Es ist der Weg des geringsten Widerstands: Die Nachfrage steigt – doch statt den Subventionstopf anzupassen, kürzt man die Unterstützung. Eltern bekommen weniger, um ihre Kinder ins Pfadilager, den Skiklub oder einen Sportkurs zu schicken. Und es kommt noch härter: Im Rahmen des Sparpakets des Bundes sollen bei J+S ab 2027 jährlich weitere Millionen Franken gestrichen werden.

Ja, der Bund muss sparen. Das strukturelle Defizit ist real, die Schuldenbremse bewährt. Jedes Departement soll Vorschläge liefern – richtig so. Und Sparen tut weh. Es trifft immer jemanden.

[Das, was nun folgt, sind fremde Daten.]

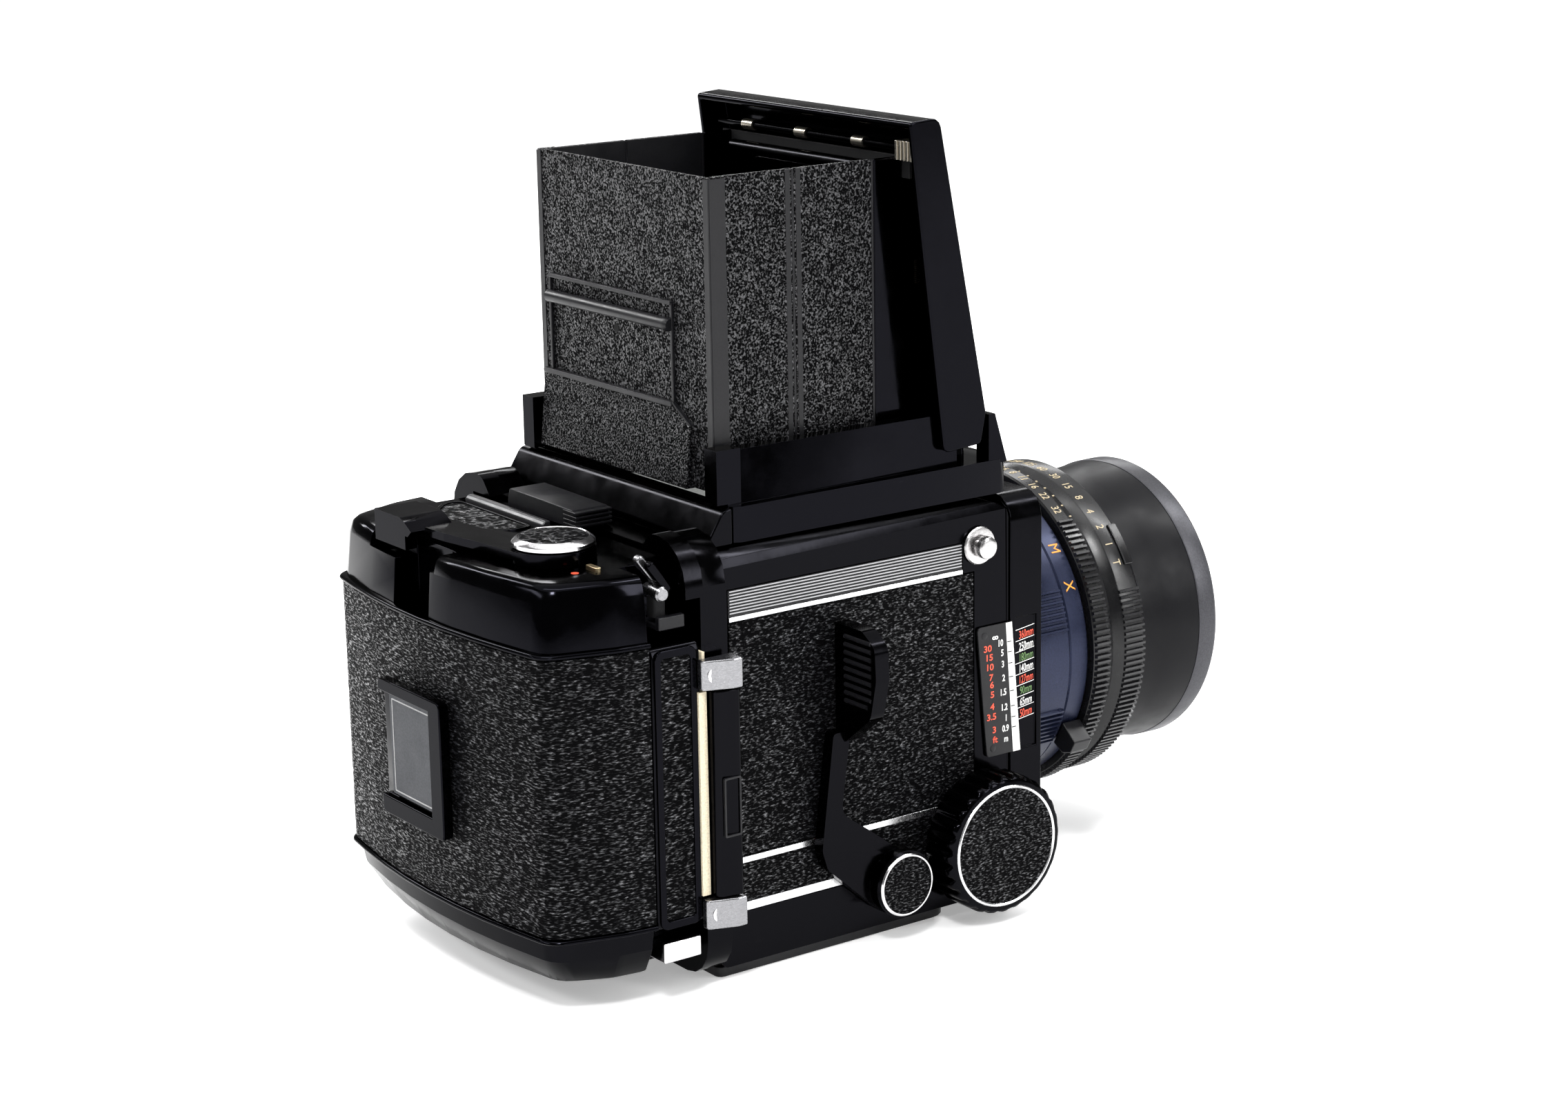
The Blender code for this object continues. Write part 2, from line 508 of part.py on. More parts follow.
def holder_door(turn):
    """The covered shell of the holder, which swings open on its left-hand edge."""
    swing = pivot("holder_door_pivot", DOOR_X, DOOR_Y, SHELL_BOTTOM, turn)
    door = finish(prism(holder_plan(0), "Z", SHELL_BOTTOM, SHELL_TOP), "holder_door", "leatherette", swing)
    inner = [(x, y) for x, y in holder_plan(3.2, 50)]
    cut(door, prism(inner, "Z", 0, 130))
    clip = finish(prism(rounded_box(-15, 17.5, 42, 79.5, 1.5, 2), "Y", 96.4, 99.4), "memo_clip", "black_enamel", swing)
    cut(clip, box(-9, 30, 97.4, 110, 47, 76))


def dark_slide(turn):
    pull = pivot("dark_slide_pull", -60, 47.4, AXIS_Z, turn)
    slide = finish(box(-59.9, 39, 47, 47.8, AXIS_Z - 31, AXIS_Z + 31), "dark_slide", "cream_paint", pull)
    add(slide, box(-60.5, -59.7, 47, 49.4, 29, 83.8))
    finish(prism(rounded([(-59, 38.9, 0), (-59, 46.6, 0), (-63.4, 46.6, 1.5), (-64.6, 38.9, 1)], 2), "Z", 28.6, 84.2),
           "slide_handle", "black_enamel", pull)
    for word, low in (("upper", 84.6), ("lower", 20.2)):
        finish(prism(rounded([(-59.9, 38.7, 0), (-59.9, 49.4, 0), (-62.4, 49.4, 1), (-65.2, 41.5, 1), (-65.2, 38.7, 0)],
                             2), "Z", low, low + 8), word + "_slide_clip", "brushed_silver", pull)


def holder_locks(turn):
    """Sliding locks that hold the film holder on the adapter, and the interlock slider on top."""
    for word, out, rear, low, high in (("upper", -56, 58, 100.5, 104), ("lower", -60, 61.4, 13, 18.4)):
        slide = pivot(word + "_lock_slide", -48, 54, low, turn)
        lock = finish(box(out, -46.6, 50, rear, low, low + 1.6), word + "_holder_lock", "chrome", slide)
        add(lock, box(out, out + 1.8, 50, rear, low, high))
    slide = pivot("interlock_slide", 0, 43, 117, turn)
    finish(prism(rounded([(-10, 117.3, 0), (25, 117.3, 0), (23.6, 122.6, 1), (-8.6, 122.2, 1)], 2), "Y", 42, 53),
           "interlock_slider", "satin_black", slide)


def advance_lever(turn):
    swing = pivot("advance_lever_pivot", ADVANCE_X, ADVANCE_Y, CAP_TOP, turn)
    arm = rounded([(-22, 61.5, 5), (-13, 69.5, 10), (1, 75.4, 8), (16, 77, 2), (16, 87, 2), (2, 86, 8),
                   (-14, 83.4, 10), (-34, 81.5, 6), (-38, 70, 6)], 3)
    lever = finish(prism(arm, "Z", CAP_TOP + 1.2, 119.4), "advance_lever", "black_enamel", swing)
    grip = [(12, CAP_TOP + 1.2), (29.5, CAP_TOP + 1.2), (29.5, 121.8), (16, 121.8), (13.6, 121), (10, 118.9)]
    add(lever, prism(grip, "Y", 78.4, 91.2), box(13.4, 29.5, 87.8, 91.2, 113.4, 121),
        disc("Z", CAP_TOP + GAP, 119.8, ADVANCE_X, ADVANCE_Y, 11, 36))
    finish(turned([(120.1, 0), (120.1, 10.8), (121.6, 10.8), (122.4, 9.6), (122.4, 0)], "Z", ADVANCE_X, ADVANCE_Y, 36),
           "advance_lever_cap", "chrome", swing)


def spools(turn):
    for side, word in ((-1, "take_up"), (1, "supply")):
        spin = pivot(word + "_spool_pivot", side * SPOOL_X, SPOOL_Y, 30, turn)
        profile = [(29.6, 0), (29.6, 12.4), (30.8, 12.4), (30.8, 6), (91.8, 6), (91.8, 12.4), (93, 12.4), (93, 0)]
        finish(turned(profile, "Z", side * SPOOL_X, SPOOL_Y, 24), word + "_spool", "satin_black", spin)


def main():
    for old in list(bpy.data.objects):
        bpy.data.objects.remove(old)
    body()
    finder_base()
    hood_lid()
    hood_leaves()
    magnifier()
    reflex_mirror()
    lens(front_standard())
    focus_knobs()
    cocking_lever()
    shutter_button()
    turn = revolving_back()
    holder_door(turn)
    dark_slide(turn)
    holder_locks(turn)
    advance_lever(turn)
    spools(turn)


main()
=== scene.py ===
import json
import math

import bmesh
import bpy
from mathutils import Matrix, Vector


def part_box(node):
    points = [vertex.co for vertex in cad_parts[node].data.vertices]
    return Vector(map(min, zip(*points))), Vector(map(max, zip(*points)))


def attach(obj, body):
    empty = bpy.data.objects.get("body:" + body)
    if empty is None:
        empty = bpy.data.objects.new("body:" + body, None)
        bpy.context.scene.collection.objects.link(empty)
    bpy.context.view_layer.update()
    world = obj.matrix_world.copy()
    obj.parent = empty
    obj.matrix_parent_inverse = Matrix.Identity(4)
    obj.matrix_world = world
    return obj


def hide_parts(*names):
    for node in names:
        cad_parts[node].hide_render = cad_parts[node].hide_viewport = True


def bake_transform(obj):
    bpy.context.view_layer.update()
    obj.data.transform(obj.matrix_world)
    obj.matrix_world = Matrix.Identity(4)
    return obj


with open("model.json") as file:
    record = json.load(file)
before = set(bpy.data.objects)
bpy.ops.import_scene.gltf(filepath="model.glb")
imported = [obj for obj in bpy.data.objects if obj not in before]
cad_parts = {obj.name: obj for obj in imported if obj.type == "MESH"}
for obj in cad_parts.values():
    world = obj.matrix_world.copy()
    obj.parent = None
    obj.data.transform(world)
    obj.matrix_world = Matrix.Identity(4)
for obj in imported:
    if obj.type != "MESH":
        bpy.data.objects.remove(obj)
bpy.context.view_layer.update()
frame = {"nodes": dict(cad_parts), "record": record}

# The looks of a medium-format reflex camera. The lens looks along -Y, +Z is up, and the photographer's
# right-hand side is -X. Sizes are in millimetres, which MM turns into metres.

MM = 0.001
BODY_OF = {node: body for body, nodes in frame["record"]["behaviour"]["bodies"].items() for node in nodes}


def edges_of(node):
    """A CAD node's box in millimetres: (x0, y0, z0, x1, y1, z1)."""
    low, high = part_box(node)
    return (*(low / MM), *(high / MM))


AXIS_Z = (edges_of("lens_lock_ring")[2] + edges_of("lens_lock_ring")[5]) / 2    # height of the lens axis
CAP_HEIGHT = 0.7        # a capital's height as a share of the font's size
LETTER_DEPTH = 0.04     # half the thickness of printed and engraved characters


# ---- materials -------------------------------------------------------------------------------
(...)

Bundesstudie führt eigenen Sparplan ad absurdum

Doch diesmal fehlt der Plan. Statt mutig zu priorisieren, streicht man ein bisschen da, ein bisschen dort. Hauptsache, das Budget stimmt. Was fehlt, ist politischer Wille zur Fokussierung. Was fehlt, ist Strategie.

Dabei wäre es einfach: Jugendsport wirkt. Jeder Franken für Trainer, Lager und Vereine spart später zehn – im Gesundheitswesen, in der Integration von Migranten, in der Gewaltprävention. Wer Sport fördert, stärkt das Immunsystem der Gesellschaft. Es gibt kaum einen besseren Gegenentwurf zur sozialen Vereinsamung und zur endlosen Bildschirmzeit der Jungen als die Gemeinschaft im Verein.

Darum ist der Aufschrei berechtigt. Wenn Alex Frei im Blick-Podcast «FORZA!» Politiker kritisiert, die an der EM auf der VIP-Tribüne sitzen und gleichzeitig bei den Jungen sparen, trifft er ins Schwarze. Wenn Odermatt senior von einem Desaster spricht, sagt er, was viele im Breitensport denken. Wenn Abfahrer Alexis Monney warnt, es kämen weniger Kinder in den Skiklub, ist das ein Alarmzeichen.

Das Problem: Kinder haben in Bundesbern keine Lobby. Keine Stimme, keine Agentur, keine Kampagnen. Deshalb trifft es sie immer wieder – bei der Kindermedizin, bei der Bildung, jetzt beim Sport.

Der neue Bundesrat Martin Pfister wirkt offen, transparent. Er hat das F-35-Desaster selbst thematisiert. Auch auf Alex Freis Kritik hat er sofort reagiert und Bedauern geäussert. Das ehrt ihn. Doch jetzt zählt, ob er mehr kann als bedauern.

Wo der Bundesrat Millionen verschleudert

Wie wirksam Jugendsport ist, weiss der Bund. 2024 finanzierte er die sogenannte Sophya-Studie mit. Das Ergebnis: J+S-Teilnehmer bleiben häufiger lebenslang sportlich aktiv. Laut Bundesamt für Sport machen rund 600'000 Kinder und Jugendliche jährlich bei J+S mit. Das ergibt 700'000 Lagertage und über 34 Millionen Teilnehmerstunden.

Wer hier kürzt, spart am gesündesten Teil der Gesellschaft. Und das Absurde: Der Bund bezahlt Studien, die den Nutzen dieser Förderung belegen – und streicht dann genau dort. Das ist nicht nur widersprüchlich. Es ist irrational.

VBS-Chef Pfister kann ein Zeichen setzen – und sich im Gesamtbundesrat unbeliebt machen. Nicht sparen bei J+S, sondern dort, wo mehr Luft drinliegt. So investiert der Bund jedes Jahr rund 1,7 Milliarden Franken in Gesundheitsförderung und Prävention – oft ohne messbaren Nutzen. Die Kosten für Integration von Migranten nicht eingerechnet. Schon kleine Kürzungen dort würden genügen, um die Streichung bei J+S zu kompensieren. Das Budget wäre trotzdem entlastet – mit mehr Wirkung für die Gesellschaft.

Wer rechnen kann, kürzt nicht beim Jugendsport.